Another general observation illustrating evidence against the equidistant placement of ILCS is that the signs are greatly affected by the particular road geometry and the sign location in respect to major entrance and exit ramps. It could be considerably more effective and perhaps more economical to determine locations of the ILCS based on historical crash locations rather than utilized as a blanket system on a freeway corridor.

In terms of specific scenarios of ILCS usage, this study showed that specific sign configurations induce more lane changes than others, specifically the USE CAUTION sign (yellow arrow) which has a relatively weak effect on lane changes, especially in comparison to stronger messages such as MERGE (animated chevrons), LANE CLOSED AHEAD (LCA) and LANE CLOSED (red “X”). Perhaps intuitively, the merge chevron sign seems to be the strongest sign for inducing lane changes upstream of an incident. The research also has shown that the combination of LCA followed by a merge chevron on successive gantries is the most effective. During this research, it was not possible to observe or compare the strength of an ILCS merge chevron against a Freeway Incident Response Safety Team (FIRST) truck-mounted arrow board, and by extension the effectiveness of a combination of a single ILCS and a FIRST unit.

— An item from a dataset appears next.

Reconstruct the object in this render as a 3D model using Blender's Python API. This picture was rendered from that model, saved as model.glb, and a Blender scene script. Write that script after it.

The analysis as well as the empirical evidence show that the visual presence of first responders such as FIRST and state patrol vehicles has an observable positive effect on lane-change behavior, but not as effective as instructions on an ILCS. This makes sense since although the presence of first responders is a direct confirmation of the problem, it does not provide information to the drivers on which lane to choose. Therefore, the impact of the first responder is strong, but not as strong as an effective ILCS message suggesting that the presence of a first responder does not effectively replace the ILCS system.

Although not securely defined due to limited relevant events, the presence of a crash-related DMS message upstream of the ILCS and the incident location has minimal but observable additional effect on lane-change rates. Unfortunately, the incident events observed did not allow observation of the DMS without the ILCS being active, so it was not possible to compare. From the current findings, the DMS contributes positively to the incident management effort, albeit not enough to justify a DMS-ILCS pairing as a cost-effective strategy. Actually, as already mentioned, the presence of a first responder has a positive impact on lane changes and is much more significant than the DMS. 

Finally, from all the events observed, a qualitative observation of ILCS operation in view of heavy congestion can be made. Specifically, the ILCS is becoming ineffective under stop-and-go conditions. It was observed that in most cases the ILCS was capable of emptying the incident lane well upstream of the obstruction caused by the incident, even when the next lane was considerably congested. As noted on prior research on the merits of a work-zone zipper merge, in such situations, wasting storage by emptying a lane early may not be the most efficient strategy. Overall, utilizing the ILCS to induce lane changes out of the incident lane can not only become ineffective, but also may be detrimental if the freeway section is under stop-and-go conditions. After a certain point, the preferred operational strategy may be to switch off the ILCS messages or display an innocuous message rather than instruct drivers to change lanes. The latter is even more relevant if a first responder protecting the incident scene is already present.

Given the plethora of options and combinations of incident-management strategies possible with an ILCS system, even more if combined with first responders and other information sources, the limited resources available for this project did not allow an exhaustive evaluation and ranking. Regardless, good planning, prioritization and close collaboration with MnDOT engineers allowed for some strong and revealing results that answer pertinent questions. The work did not venture on a cost-benefit comparison between ILCS and DMS given the large differences in initial and maintenance costs. Such questions are certainly easier to answer following this research.